[Collection entries]

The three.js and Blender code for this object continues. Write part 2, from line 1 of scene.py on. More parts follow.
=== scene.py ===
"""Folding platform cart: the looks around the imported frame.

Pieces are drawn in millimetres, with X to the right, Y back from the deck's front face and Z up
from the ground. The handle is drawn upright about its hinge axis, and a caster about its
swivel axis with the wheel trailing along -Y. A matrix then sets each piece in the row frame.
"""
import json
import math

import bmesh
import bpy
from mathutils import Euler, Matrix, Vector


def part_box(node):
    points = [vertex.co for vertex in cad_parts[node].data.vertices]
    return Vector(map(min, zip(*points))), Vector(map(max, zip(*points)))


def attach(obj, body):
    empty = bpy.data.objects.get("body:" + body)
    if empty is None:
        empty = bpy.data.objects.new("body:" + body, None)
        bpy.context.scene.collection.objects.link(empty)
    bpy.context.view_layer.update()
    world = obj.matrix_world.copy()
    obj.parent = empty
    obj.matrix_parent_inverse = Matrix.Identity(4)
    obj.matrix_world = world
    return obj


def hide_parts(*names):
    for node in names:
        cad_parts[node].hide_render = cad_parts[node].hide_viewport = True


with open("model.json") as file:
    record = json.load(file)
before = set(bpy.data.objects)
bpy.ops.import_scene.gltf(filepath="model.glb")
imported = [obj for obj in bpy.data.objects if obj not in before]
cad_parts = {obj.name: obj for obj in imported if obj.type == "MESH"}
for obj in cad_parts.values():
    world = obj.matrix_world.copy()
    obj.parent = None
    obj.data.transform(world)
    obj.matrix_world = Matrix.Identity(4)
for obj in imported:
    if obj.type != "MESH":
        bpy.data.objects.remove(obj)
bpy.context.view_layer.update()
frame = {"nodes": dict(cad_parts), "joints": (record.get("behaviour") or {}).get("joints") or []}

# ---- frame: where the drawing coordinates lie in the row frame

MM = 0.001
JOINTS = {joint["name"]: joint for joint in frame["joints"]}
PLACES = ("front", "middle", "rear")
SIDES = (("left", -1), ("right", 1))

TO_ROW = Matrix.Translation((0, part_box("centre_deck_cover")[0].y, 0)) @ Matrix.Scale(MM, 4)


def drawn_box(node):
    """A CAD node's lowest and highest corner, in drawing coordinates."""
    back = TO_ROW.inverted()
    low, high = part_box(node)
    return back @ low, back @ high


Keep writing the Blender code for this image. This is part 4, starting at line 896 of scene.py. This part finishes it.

#### [Problem to work on]
Repeat back the data above, exact to the last character.

#### [Answer to this problem]
The three.js and Blender code for this object continues. Write part 2, from line 1 of scene.py on. More parts follow.
=== scene.py ===
"""Folding platform cart: the looks around the imported frame.

Pieces are drawn in millimetres, with X to the right, Y back from the deck's front face and Z up
from the ground. The handle is drawn upright about its hinge axis, and a caster about its
swivel axis with the wheel trailing along -Y. A matrix then sets each piece in the row frame.
"""
import json
import math

import bmesh
import bpy
from mathutils import Euler, Matrix, Vector


def part_box(node):
    points = [vertex.co for vertex in cad_parts[node].data.vertices]
    return Vector(map(min, zip(*points))), Vector(map(max, zip(*points)))


def attach(obj, body):
    empty = bpy.data.objects.get("body:" + body)
    if empty is None:
        empty = bpy.data.objects.new("body:" + body, None)
        bpy.context.scene.collection.objects.link(empty)
    bpy.context.view_layer.update()
    world = obj.matrix_world.copy()
    obj.parent = empty
    obj.matrix_parent_inverse = Matrix.Identity(4)
    obj.matrix_world = world
    return obj


def hide_parts(*names):
    for node in names:
        cad_parts[node].hide_render = cad_parts[node].hide_viewport = True


with open("model.json") as file:
    record = json.load(file)
before = set(bpy.data.objects)
bpy.ops.import_scene.gltf(filepath="model.glb")
imported = [obj for obj in bpy.data.objects if obj not in before]
cad_parts = {obj.name: obj for obj in imported if obj.type == "MESH"}
for obj in cad_parts.values():
    world = obj.matrix_world.copy()
    obj.parent = None
    obj.data.transform(world)
    obj.matrix_world = Matrix.Identity(4)
for obj in imported:
    if obj.type != "MESH":
        bpy.data.objects.remove(obj)
bpy.context.view_layer.update()
frame = {"nodes": dict(cad_parts), "joints": (record.get("behaviour") or {}).get("joints") or []}

# ---- frame: where the drawing coordinates lie in the row frame

MM = 0.001
JOINTS = {joint["name"]: joint for joint in frame["joints"]}
PLACES = ("front", "middle", "rear")
SIDES = (("left", -1), ("right", 1))

TO_ROW = Matrix.Translation((0, part_box("centre_deck_cover")[0].y, 0)) @ Matrix.Scale(MM, 4)


def drawn_box(node):
    """A CAD node's lowest and highest corner, in drawing coordinates."""
    back = TO_ROW.inverted()
    low, high = part_box(node)
    return back @ low, back @ high


Keep writing the Blender code for this image. This is part 4, starting at line 896 of scene.py. This part finishes it.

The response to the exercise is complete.